Laura Dominguez 16:49
Yes.
Cindy Olnick 16:50
So, what are you studying? And how’s it going?
Laura Dominguez 16:53
Well, this is where I would say having great mentors who can see farther down the line than you can really comes in handy. I went back to school because I stayed in conversation with Trudi, and also Bill Deverell, who’s a wonderfully generous and brilliant historian at USC, who runs the Institute on California and the West out of the Huntington at USC. I was fortunate enough to take classes with him while I was getting my master’s at USC. And we just stayed in touch. And I realized that the questions I was asking then were still relevant to me now, even more relevant to me once I was out in the field doing the work. And I really wanted to get to the root of why and how we do heritage work in Los Angeles.
And so I went back to school, after having worked in the field, worked at the nonprofit level, and tried to kind of keep my foot in the field through my work with LHC. But I continued to deepen my understanding of Chicanx history, ethnic studies, because I realized I only just scratched the surface of that when I was writing my master’s thesis. So, I have had the luxury of being able to set aside five, six years of my life to read a lot of really brilliant thinkers on space and plays and the history of Los Angeles, the history of the American West, and really deepen my understanding of the theoretical basis of heritage work, which I don’t think I fully appreciated. Within the two-year span of a master’s degree. We try to cram so much information into two-year master’s program, I feel really grateful that I’ve been able to set aside this time to really think about these questions.

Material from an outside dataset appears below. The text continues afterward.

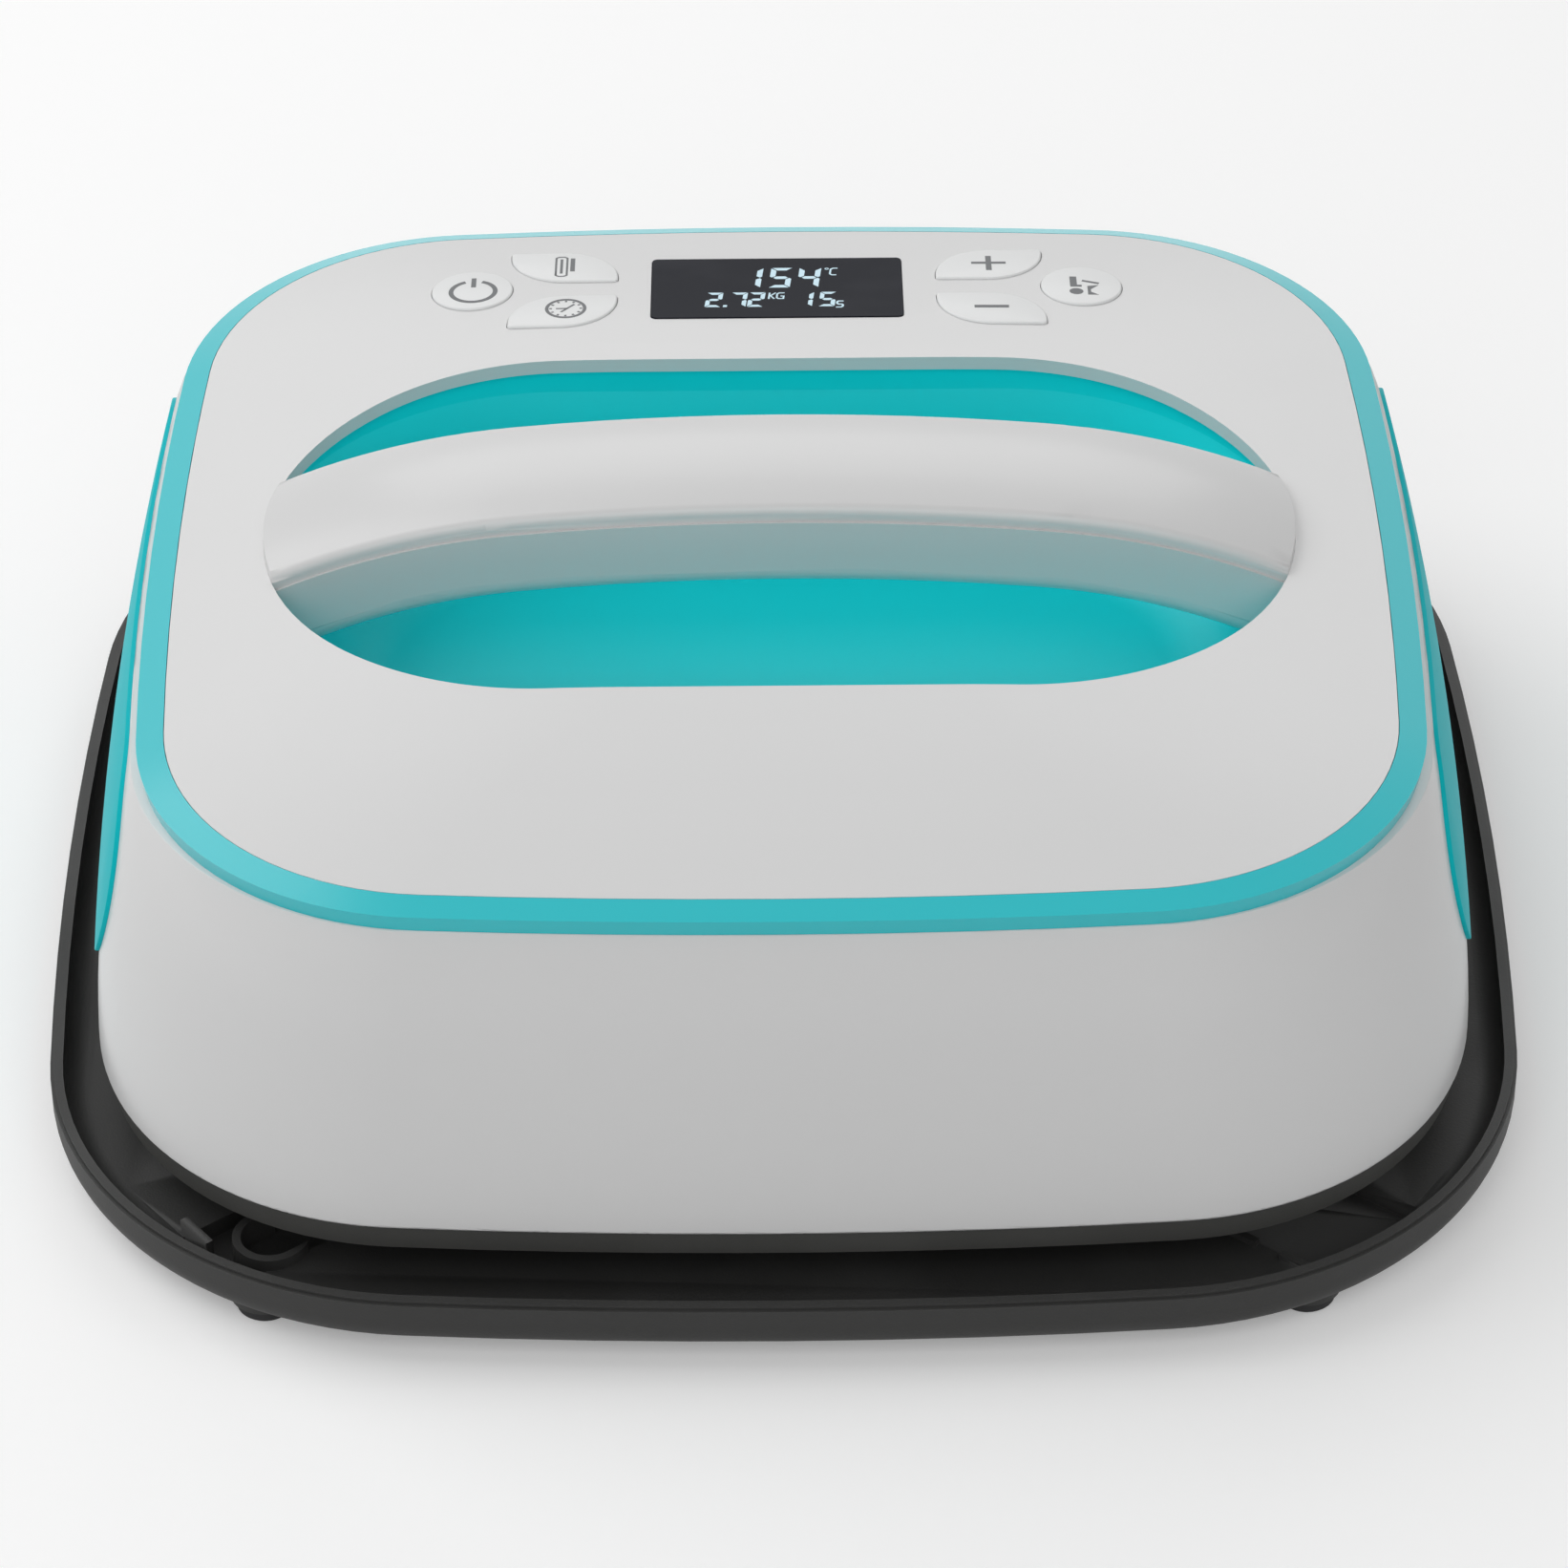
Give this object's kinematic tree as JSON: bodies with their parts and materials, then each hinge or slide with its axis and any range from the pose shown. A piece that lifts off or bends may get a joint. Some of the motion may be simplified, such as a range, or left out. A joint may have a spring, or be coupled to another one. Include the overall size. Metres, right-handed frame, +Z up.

And so, my dissertation is sort of a sprawling history of heritage conservation memory, ancestral practice in Los Angeles, and looking at the ways that groups at the margins have sort of resisted what I think is the kind of settler colonial underpinnings of the preservation field in Los Angeles. Essentially, it’s a racial project that seeks land and the elimination of indigenous peoples. And in places like Los Angeles, it’s not just the elimination of Indigenous peoples through violence, through schooling, through relocation. But it’s a reorganization of a society, a white supremacist society on indigenous lands, that then comes up with rules for who else can belong in that land. So, in a place like Los Angeles, it’s not just the Indigenous peoples, it’s the Mexican, Mexican American peoples. It’s immigrants from Asia. It’s African Americans who are coming here in the 20th century as part of the Great Migration, or the descendants of the enslaved who were brought here in the 19th century.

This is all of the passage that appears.